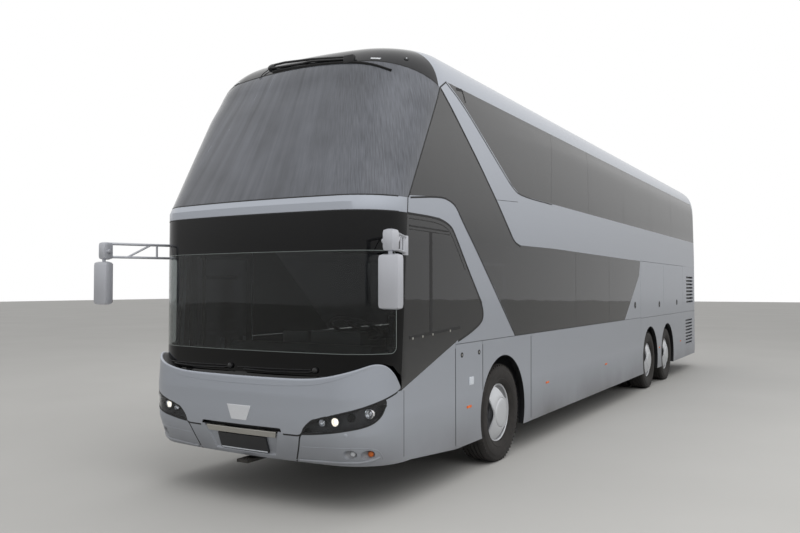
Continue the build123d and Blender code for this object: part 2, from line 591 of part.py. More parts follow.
upper = upper - block(STAIR_X[0] - 10, STAIR_X[1] + 20, stair_head - 3, hole_rear, UPPER_FLOOR_Z - 320,
                      UPPER_FLOOR_Z + 280)
keep("floor_upper", upper)

# Engine, one plain block between the rear rails
keep("engine", block(-RAIL_IN, RAIL_IN, REAR_Y - 1470, REAR_Y - 340, 620, 1500))

# Steered axles: a dropped beam with forks that hold the knuckles, and an air bellows on each side
PIN_LOW = 390
PIN_HIGH = 620
PIN_R = 42
FORK = 40
FORK_W = 90
SPINDLE_R = 60
BEAM_Z = (360, 460)
BELLOWS_R = 75
spindle_end = TYRE_OUT_X - HUB_IN - SEAT_GAP


def dropped_beam(y, rail_z):
    fork_in = KINGPIN_X - 110
    fork_out = KINGPIN_X + 45
    half = FORK_W / 2
    beam = block(-fork_in - 20, fork_in + 20, y - 60, y + 60, *BEAM_Z)
    for side in (1, -1):
        beam = beam + block(side * fork_in, side * (fork_in + FORK), y - half, y + half, PIN_LOW - FORK,
                            PIN_HIGH + FORK)
        beam = beam + block(side * fork_in, side * fork_out, y - half, y + half, PIN_LOW - FORK, PIN_LOW)
        beam = beam + block(side * fork_in, side * fork_out, y - half, y + half, PIN_HIGH, PIN_HIGH + FORK)
        beam = beam + rod_z(BELLOWS_R, side * RAIL_X, y, BEAM_Z[1] - 1, rail_z)
    return beam


def knuckle(side, y):
    pin = rod_z(PIN_R, side * KINGPIN_X, y, PIN_LOW + SEAT_GAP, PIN_HIGH - SEAT_GAP)
    return pin + rod_x(SPINDLE_R, side * KINGPIN_X, side * spindle_end, y, WHEEL_R)


front_bellows_z = front_rail_z - TALL_RAIL_H - SEAT_GAP
rear_bellows_z = rear_rail_z - TALL_RAIL_H - SEAT_GAP
keep("front_axle", dropped_beam(FRONT_AXLE_Y, front_bellows_z))
keep("tag_axle", dropped_beam(TAG_AXLE_Y, rear_bellows_z))

# Drive axle: tube, differential and two bellows on a beam at each side
drive = rod_x(90, -spindle_end, spindle_end, DRIVE_AXLE_Y, WHEEL_R)
drive = drive + rod_x(190, -150, 150, DRIVE_AXLE_Y, WHEEL_R)
SPRING_BEAM_Z = (470, 540)
for side in (1, -1):
    beam_x = side * RAIL_X
    drive = drive + block(beam_x - 50, beam_x + 50, DRIVE_AXLE_Y - 380, DRIVE_AXLE_Y + 380, *SPRING_BEAM_Z)
    for shift in (-280, 280):
        drive = drive + rod_z(90, beam_x, DRIVE_AXLE_Y + shift, SPRING_BEAM_Z[1] - 1, rear_bellows_z)
keep("drive_axle", drive)

# Tyres and rims: radius, distance in from the tyre's outer face
TYRE = [(RIM_R, 20), (RIM_R, TYRE_W - 20), (WHEEL_R - 95, TYRE_W), (WHEEL_R - 30, TYRE_W - 10),
        (WHEEL_R, TYRE_W - 45), (WHEEL_R, 45), (WHEEL_R - 30, 10), (WHEEL_R - 95, 0)]
RIM_IN = RIM_R - 14
RIM = [(RIM_R, 20), (RIM_R, TYRE_W - 20), (RIM_IN, TYRE_W - 20), (RIM_IN, 75), (235, 95), (120, 110),
       (120, HUB_IN), (0, HUB_IN), (0, 12), (95, 12), (110, 25), (120, 58), (235, 58), (RIM_IN - 8, 28)]
TWIN_STEP = TYRE_W + TWIN_GAP
INNER_RIM = [(100, HUB_IN + SEAT_GAP), (135, HUB_IN + SEAT_GAP), (135, TWIN_STEP - 12), (RIM_IN, TWIN_STEP - 12),
             (RIM_R, TWIN_STEP + 20), (RIM_R, TWIN_STEP + TYRE_W - 20), (RIM_IN, TWIN_STEP + TYRE_W - 20),
             (RIM_IN, TWIN_STEP + 10), (100, TWIN_STEP + 10)]
AXLES = (("front", FRONT_AXLE_Y), ("drive", DRIVE_AXLE_Y), ("tag", TAG_AXLE_Y))
for axle, y in AXLES:
    for side, name in ((1, "left"), (-1, "right")):
        tyres = [spun(TYRE, y, side)]
        rims = [spun(RIM, y, side)]
        if axle == "drive":
            tyres.append(spun([(r, inward + TWIN_STEP) for r, inward in TYRE], y, side))
            rims.append(spun(INNER_RIM, y, side))
        else:
            keep("knuckle_%s_%s" % (axle, name), knuckle(side, y))
        keep("tyre_%s_%s" % (axle, name), *tyres)
        keep("rim_%s_%s" % (axle, name), *rims)

# Doors, each a leaf carried by a crank that swings it out and along the side
DOOR_FOOT_Z = SKIRT_Z + 20
FRAME_W = 90
STRAPS = (560, 1900)
STRAP = 20
crank_top = UPPER_FLOOR_Z - SLAB - SEAT_GAP
DOORS = [
    ("front", FRONT_DOOR_START, FRONT_DOOR_W, STEPS[0][2] + SEAT_GAP),
    ("middle", MIDDLE_DOOR_START, MIDDLE_DOOR_W, LOW_FLOOR_Z + SEAT_GAP),
]
for name, y0, width, foot_z in DOORS:
    y1 = y0 + width
    leaf = wall_shell & block(-REACH, -HALF_WIDTH + 375, y0, y1, DOOR_FOOT_Z, DOOR_TOP_Z)
    window = block(-REACH, -HALF_WIDTH + 375, y0 + FRAME_W, y1 - FRAME_W, DOOR_FOOT_Z + 290,
                   DOOR_TOP_Z - FRAME_W)
    leaf = (leaf - window) + (pane_shell & window)
    pivot_y = y0 + DOOR_PIVOT_IN
    joint_y = pivot_y + DOOR_ARM
    crank = rod_z(DOOR_PIVOT_R, -DOOR_PIVOT_X, pivot_y, foot_z, crank_top)
    for z in STRAPS:
        crank = crank + block(-DOOR_PIVOT_X - 15, -DOOR_PIVOT_X + 15, pivot_y, joint_y + 20, z, z + BOARD)
        strap_z = z + BOARD + SEAT_GAP
        strap = block(-INNER, -DOOR_PIVOT_X + 25, joint_y - 25, joint_y + 25, strap_z, strap_z + STRAP)
        hole = rod_z(DOOR_PIN_R + PIN_GAP, -DOOR_PIVOT_X, joint_y, strap_z - 5, strap_z + STRAP + 5)
        leaf = leaf + (strap - hole)
        crank = crank + rod_z(DOOR_PIN_R, -DOOR_PIVOT_X, joint_y, z + BOARD - 1, strap_z + STRAP)
    leaf = leaf + block(-INNER - 40, -INNER + 10, joint_y - 60, joint_y + 60, STRAPS[0], STRAPS[1] + 100)
    keep(name + "_door", leaf)
    keep(name + "_door_arm", crank)

# Flaps of the luggage space, and the service flap ahead of the front wheel
for side, name in ((1, "left"), (-1, "right")):
    for place, y0, y1 in (("front", LUGGAGE_Y, FLAP_SPLIT_Y), ("rear", FLAP_SPLIT_Y, ENGINE_SEAM_Y)):
        outline = panel(y0, y1, FLAP_Z, BAND_LOW_Z - SEAM)
        keep("flap_%s_%s" % (name, place), wall_shell & side_prism(outline, side))
outline = panel(NOSE_SEAM_Y, ARCH_SEAM_Y, SKIRT_Z + 20, PANEL_Z - SEAM)
keep("service_flap", (wall_shell & side_prism(outline, 1)) - arches)

# Driver's place
DASH_X = (795 - HALF_WIDTH, HALF_WIDTH - 225)
dash_foot = PLATFORM_Z + SEAT_GAP
DASH = [(300, 440), (440, 570), (640, 560), (740, 360)]
dash = [(FRONT_Y + 300, dash_foot)] + shifted(DASH, FRONT_Y, PLATFORM_Z) + [(FRONT_Y + 690, dash_foot)]
HAND_R = 225
GRIP_R = 16
COLUMN_R = 26
COLUMN_L = 340
wheel_plane = Plane(origin=(620, FRONT_Y + 820, PLATFORM_Z + 690), z_dir=(0, 0.42, 0.9))
ring = wheel_plane * Solid.make_torus(HAND_R, GRIP_R)
ring = ring + wheel_plane * Solid.make_cylinder(40, 30)
ring = ring + wheel_plane * Pos(-HAND_R, -15, -5) * Solid.make_box(2 * HAND_R, 30, 12)
column = wheel_plane * Pos(0, 0, 10 - COLUMN_L) * Solid.make_cylinder(COLUMN_R, COLUMN_L)
socket = wheel_plane * Pos(0, 0, 10 - COLUMN_L - SEAT_GAP) * Solid.make_cylinder(COLUMN_R + SEAT_GAP, COLUMN_L)
keep("dashboard", prism_x(dash, *DASH_X) - socket)
keep("steering_wheel", ring + column)

# Seats: simple closed solids, in twos beside the aisle
SEAT = [(60, 0), (420, 0), (470, 400), (600, 1080), (520, 1100), (400, 480), (0, 460), (0, 380), (60, 360)]
SEAT_X = (HALF_WIDTH - 1025, HALF_WIDTH - 125)
SEAT_PITCH = 800
DRIVER_SEAT = (380, 860, FRONT_Y + 1290)
LOW_ROWS = 5
LOW_ROWS_RIGHT = 2
UPPER_ROWS = 15


def seat(x0, x1, y, z):
    return prism_x(shifted(SEAT, y, z + SEAT_GAP), x0, x1)


places = [seat(*DRIVER_SEAT, PLATFORM_Z)]
for row in range(LOW_ROWS):
    y = FRONT_AXLE_Y + 980 + row * SEAT_PITCH
    places.append(seat(*SEAT_X, y, LOW_FLOOR_Z))
    if row < LOW_ROWS_RIGHT:
        places.append(seat(-SEAT_X[1], -SEAT_X[0], y, LOW_FLOOR_Z))
keep("seats_lower", *places)
places = []
for row in range(UPPER_ROWS):
    y = FRONT_Y + 1340 + row * SEAT_PITCH
    places.append(seat(*SEAT_X, y, UPPER_FLOOR_Z))
    if y + 650 < stair_head or y > hole_rear:
        places.append(seat(-SEAT_X[1], -SEAT_X[0], y, UPPER_FLOOR_Z))
keep("seats_upper", *places)

# Mirrors: a truss arm ahead of each upper corner of the screen, with an elbow at its end and the head
# hanging below it
MIRROR_Z = BAND_LOW_Z - 65
TRUSS_H = 142
TRUSS_BAR = 26
STRUTS = (0.13, 0.36, 0.60)
STRUT_W = 22
ELBOW_X = (HALF_WIDTH + 235, HALF_WIDTH + 325)
ELBOW_Y = (FRONT_Y - 165, FRONT_Y - 65)
ROD_R = 16
HEAD_X = (HALF_WIDTH + 200, HALF_WIDTH + 380)
HEAD_Y = (FRONT_Y - 178, FRONT_Y - 86)
HEAD_TOP_Z = MIRROR_Z - TRUSS_H - 4
HEAD_H = 400
HEAD_EDGE = 34
arm_root = Vector(HALF_WIDTH + SEAT_GAP, FRONT_Y + 560, 0)
arm_end = Vector((ELBOW_X[0] + ELBOW_X[1]) / 2, ELBOW_Y[1] - 20, 0)


def arm_piece(start, end, low, high, width, side):
    """A flat bar of the truss, between two shares of the arm's length."""
    a = arm_root + (arm_end - arm_root) * start
    b = arm_root + (arm_end - arm_root) * end
    corners = [(a.X, a.Y - width / 2), (a.X, a.Y + width / 2), (b.X, b.Y + width / 2), (b.X, b.Y - width / 2)]
    outline = Wire.make_polygon([(side * x, y, low) for x, y in corners], close=True)
    return Solid.extrude(Face(outline), Vector(0, 0, high - low))


mirrors = []
for side in (1, -1):
    low = MIRROR_Z - TRUSS_H
    mirror = arm_piece(0, 1, MIRROR_Z - TRUSS_BAR, MIRROR_Z, 2 * TRUSS_BAR, side)
    mirror = mirror + arm_piece(0, 1, low, low + TRUSS_BAR, 2 * TRUSS_BAR, side)
    for share in STRUTS:
        mirror = mirror + arm_piece(share, share + 0.04, low + 1, MIRROR_Z - 1, STRUT_W, side)
    mirror = mirror + arm_piece(0, 0.03, low, MIRROR_Z, 80, side)
    mirror = mirror + block(side * ELBOW_X[0], side * ELBOW_X[1], *ELBOW_Y, low, MIRROR_Z)
    mirror = mirror + rod_z(ROD_R, side * (ELBOW_X[0] + 50), FRONT_Y - 130, HEAD_TOP_Z - 20, low + 20)
    head = block(side * HEAD_X[0], side * HEAD_X[1], *HEAD_Y, HEAD_TOP_Z - HEAD_H, HEAD_TOP_Z)
    head = head.fillet(HEAD_EDGE, head.edges().filter_by(Axis.Z))
    mirrors.append(mirror + head)
keep("mirrors", *mirrors)

os.makedirs("parts", exist_ok=True)
for name, solids in nodes.items():
    shape = solids[0] if len(solids) == 1 else Compound(children=solids)
    export_step(shape, "parts/" + name + ".step")
print(len(nodes), "nodes")
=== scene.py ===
import json
import math

import bmesh
import bpy
from mathutils import Matrix, Vector
from mathutils.bvhtree import BVHTree

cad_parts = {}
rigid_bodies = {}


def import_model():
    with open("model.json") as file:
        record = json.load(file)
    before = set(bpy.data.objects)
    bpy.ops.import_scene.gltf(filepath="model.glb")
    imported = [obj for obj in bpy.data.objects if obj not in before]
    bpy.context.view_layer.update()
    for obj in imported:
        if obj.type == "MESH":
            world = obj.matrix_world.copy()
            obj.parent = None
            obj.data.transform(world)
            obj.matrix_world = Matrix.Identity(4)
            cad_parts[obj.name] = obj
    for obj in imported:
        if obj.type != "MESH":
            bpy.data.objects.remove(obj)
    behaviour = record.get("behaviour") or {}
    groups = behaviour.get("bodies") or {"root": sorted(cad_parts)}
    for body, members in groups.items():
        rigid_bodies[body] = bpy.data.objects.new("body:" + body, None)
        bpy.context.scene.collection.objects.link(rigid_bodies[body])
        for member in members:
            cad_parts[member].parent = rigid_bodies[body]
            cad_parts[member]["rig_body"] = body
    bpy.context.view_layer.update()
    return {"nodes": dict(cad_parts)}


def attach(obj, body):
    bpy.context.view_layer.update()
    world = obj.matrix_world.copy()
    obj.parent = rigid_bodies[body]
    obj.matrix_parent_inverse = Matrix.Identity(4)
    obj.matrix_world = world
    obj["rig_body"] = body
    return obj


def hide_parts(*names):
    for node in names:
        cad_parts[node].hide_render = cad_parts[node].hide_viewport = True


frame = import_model()
nodes = frame["nodes"]

# The camera
# It stands where the photograph was taken: ahead of the driver's corner, at the height of the lower
# screen, with a normal lens and almost level.
IMAGE_WIDTH = 800
FOCAL_PIXELS = 762.709
YAW, PITCH, ROLL = (math.radians(angle) for angle in (30.698, 1.560, -0.040))
camera_data = bpy.data.cameras.new("photo_camera")
camera_data.sensor_width = 36
camera_data.lens = 36 * FOCAL_PIXELS / IMAGE_WIDTH
camera_data.clip_end = 200
camera = bpy.data.objects.new("photo_camera", camera_data)
bpy.context.scene.collection.objects.link(camera)
ahead = Vector((-math.sin(YAW) * math.cos(PITCH), math.cos(YAW) * math.cos(PITCH), math.sin(PITCH)))
level_right = Vector((math.cos(YAW), math.sin(YAW), 0))
level_up = level_right.cross(ahead)
right = level_right * math.cos(ROLL) + level_up * math.sin(ROLL)
turned = Matrix((right, right.cross(ahead), -ahead)).transposed().to_4x4()
camera.matrix_world = Matrix.Translation((4.42509, -11.75894, 1.81326)) @ turned
bpy.context.scene.camera = camera
bpy.context.scene.view_settings.view_transform = "Standard"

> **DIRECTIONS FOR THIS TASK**
Output exactly the leading lines of the data, up to and including the line marked by "return pin +".

> **EXPECTED ANSWER**
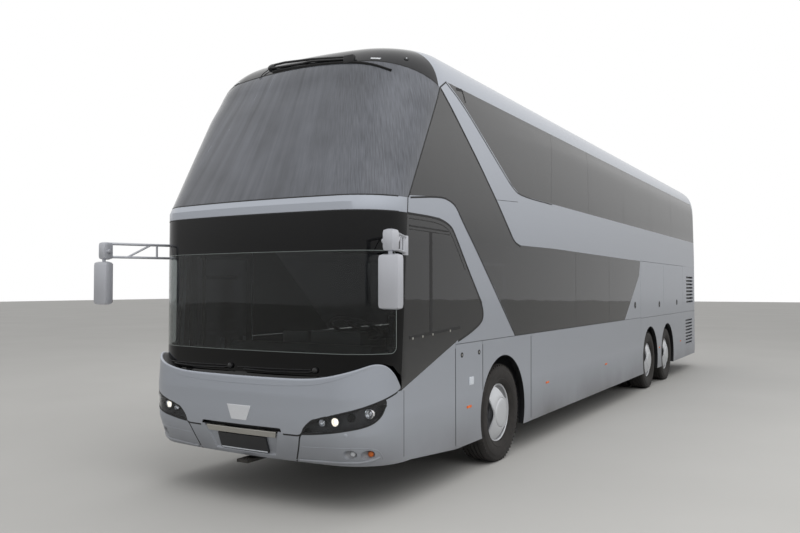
Continue the build123d and Blender code for this object: part 2, from line 591 of part.py. More parts follow.
upper = upper - block(STAIR_X[0] - 10, STAIR_X[1] + 20, stair_head - 3, hole_rear, UPPER_FLOOR_Z - 320,
                      UPPER_FLOOR_Z + 280)
keep("floor_upper", upper)

# Engine, one plain block between the rear rails
keep("engine", block(-RAIL_IN, RAIL_IN, REAR_Y - 1470, REAR_Y - 340, 620, 1500))

# Steered axles: a dropped beam with forks that hold the knuckles, and an air bellows on each side
PIN_LOW = 390
PIN_HIGH = 620
PIN_R = 42
FORK = 40
FORK_W = 90
SPINDLE_R = 60
BEAM_Z = (360, 460)
BELLOWS_R = 75
spindle_end = TYRE_OUT_X - HUB_IN - SEAT_GAP


def dropped_beam(y, rail_z):
    fork_in = KINGPIN_X - 110
    fork_out = KINGPIN_X + 45
    half = FORK_W / 2
    beam = block(-fork_in - 20, fork_in + 20, y - 60, y + 60, *BEAM_Z)
    for side in (1, -1):
        beam = beam + block(side * fork_in, side * (fork_in + FORK), y - half, y + half, PIN_LOW - FORK,
                            PIN_HIGH + FORK)
        beam = beam + block(side * fork_in, side * fork_out, y - half, y + half, PIN_LOW - FORK, PIN_LOW)
        beam = beam + block(side * fork_in, side * fork_out, y - half, y + half, PIN_HIGH, PIN_HIGH + FORK)
        beam = beam + rod_z(BELLOWS_R, side * RAIL_X, y, BEAM_Z[1] - 1, rail_z)
    return beam


def knuckle(side, y):
    pin = rod_z(PIN_R, side * KINGPIN_X, y, PIN_LOW + SEAT_GAP, PIN_HIGH - SEAT_GAP)
    return pin + rod_x(SPINDLE_R, side * KINGPIN_X, side * spindle_end, y, WHEEL_R)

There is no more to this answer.